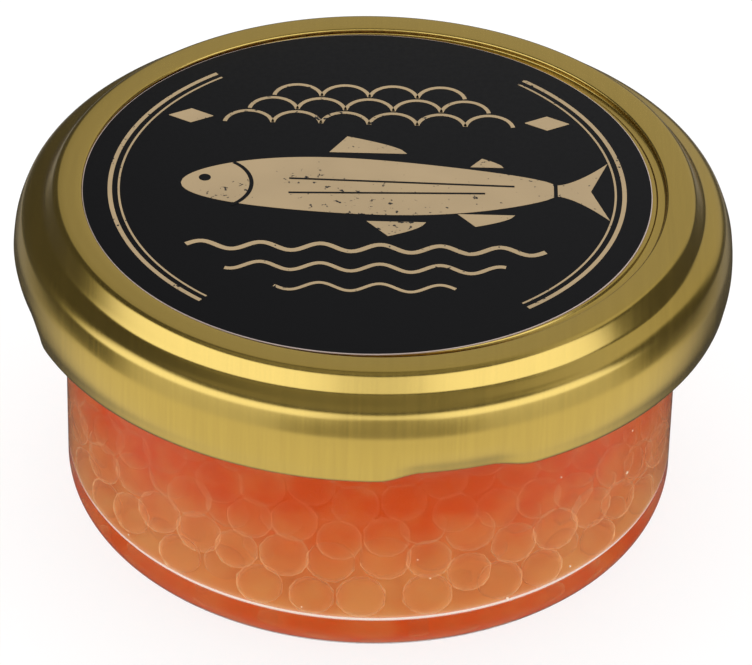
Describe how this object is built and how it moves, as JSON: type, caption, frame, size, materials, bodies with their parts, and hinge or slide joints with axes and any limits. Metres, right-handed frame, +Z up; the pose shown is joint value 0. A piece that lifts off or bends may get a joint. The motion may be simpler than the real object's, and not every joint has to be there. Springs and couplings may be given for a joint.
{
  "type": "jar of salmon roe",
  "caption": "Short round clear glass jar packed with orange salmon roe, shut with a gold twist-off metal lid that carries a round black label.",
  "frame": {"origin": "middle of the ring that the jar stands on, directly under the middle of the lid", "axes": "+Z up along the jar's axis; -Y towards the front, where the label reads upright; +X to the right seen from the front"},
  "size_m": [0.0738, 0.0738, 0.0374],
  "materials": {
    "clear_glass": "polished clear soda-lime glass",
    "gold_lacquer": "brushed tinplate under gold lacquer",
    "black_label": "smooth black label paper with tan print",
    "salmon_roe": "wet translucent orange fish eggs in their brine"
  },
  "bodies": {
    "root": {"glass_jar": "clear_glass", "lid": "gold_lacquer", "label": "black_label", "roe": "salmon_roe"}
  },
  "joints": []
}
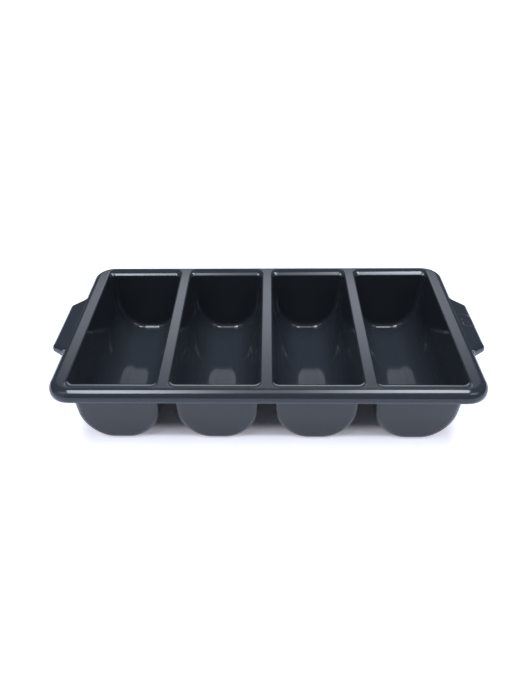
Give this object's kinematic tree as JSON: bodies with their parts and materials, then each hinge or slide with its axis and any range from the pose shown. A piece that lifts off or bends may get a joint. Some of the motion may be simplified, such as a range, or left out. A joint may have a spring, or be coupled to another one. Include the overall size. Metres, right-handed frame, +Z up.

→ EXERCISE INSTRUCTIONS
Write out all the entries exactly.

→ EXPECTED ANSWER
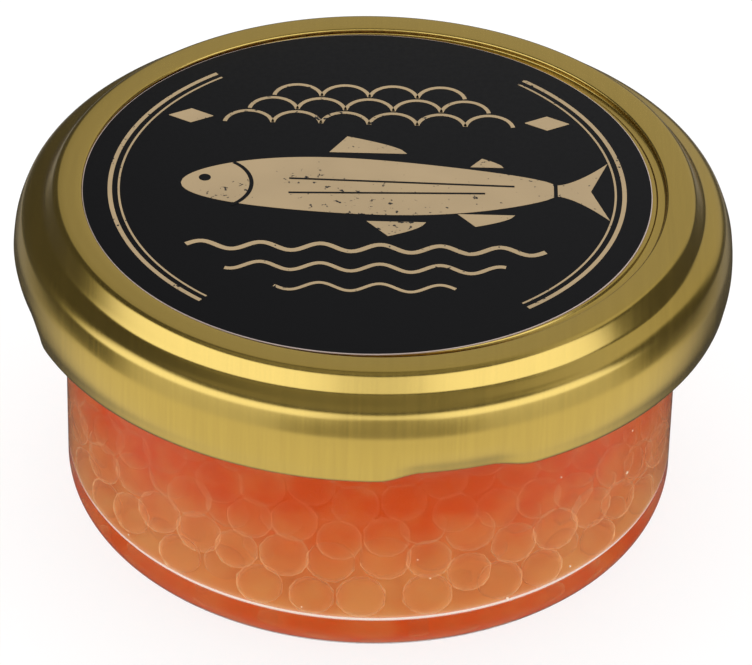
Describe how this object is built and how it moves, as JSON: type, caption, frame, size, materials, bodies with their parts, and hinge or slide joints with axes and any limits. Metres, right-handed frame, +Z up; the pose shown is joint value 0. A piece that lifts off or bends may get a joint. The motion may be simpler than the real object's, and not every joint has to be there. Springs and couplings may be given for a joint.
{
  "type": "jar of salmon roe",
  "caption": "Short round clear glass jar packed with orange salmon roe, shut with a gold twist-off metal lid that carries a round black label.",
  "frame": {"origin": "middle of the ring that the jar stands on, directly under the middle of the lid", "axes": "+Z up along the jar's axis; -Y towards the front, where the label reads upright; +X to the right seen from the front"},
  "size_m": [0.0738, 0.0738, 0.0374],
  "materials": {
    "clear_glass": "polished clear soda-lime glass",
    "gold_lacquer": "brushed tinplate under gold lacquer",
    "black_label": "smooth black label paper with tan print",
    "salmon_roe": "wet translucent orange fish eggs in their brine"
  },
  "bodies": {
    "root": {"glass_jar": "clear_glass", "lid": "gold_lacquer", "label": "black_label", "roe": "salmon_roe"}
  },
  "joints": []
}
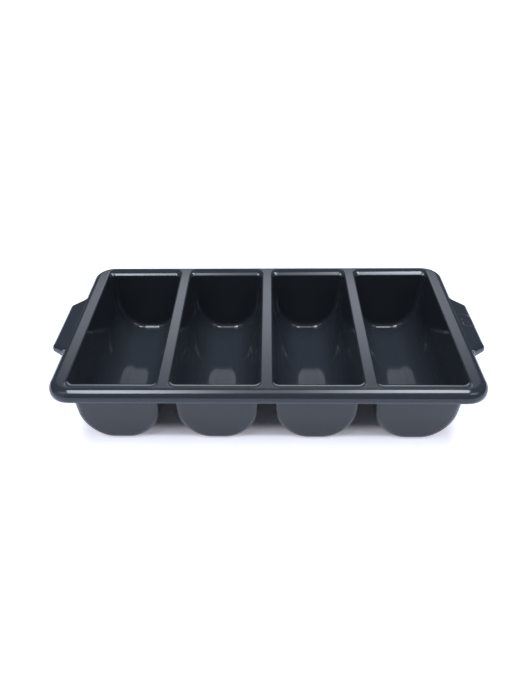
Give this object's kinematic tree as JSON: bodies with their parts and materials, then each hinge or slide with its axis and any range from the pose shown. A piece that lifts off or bends may get a joint. Some of the motion may be simplified, such as a range, or left out. A joint may have a spring, or be coupled to another one. Include the overall size. Metres, right-handed frame, +Z up.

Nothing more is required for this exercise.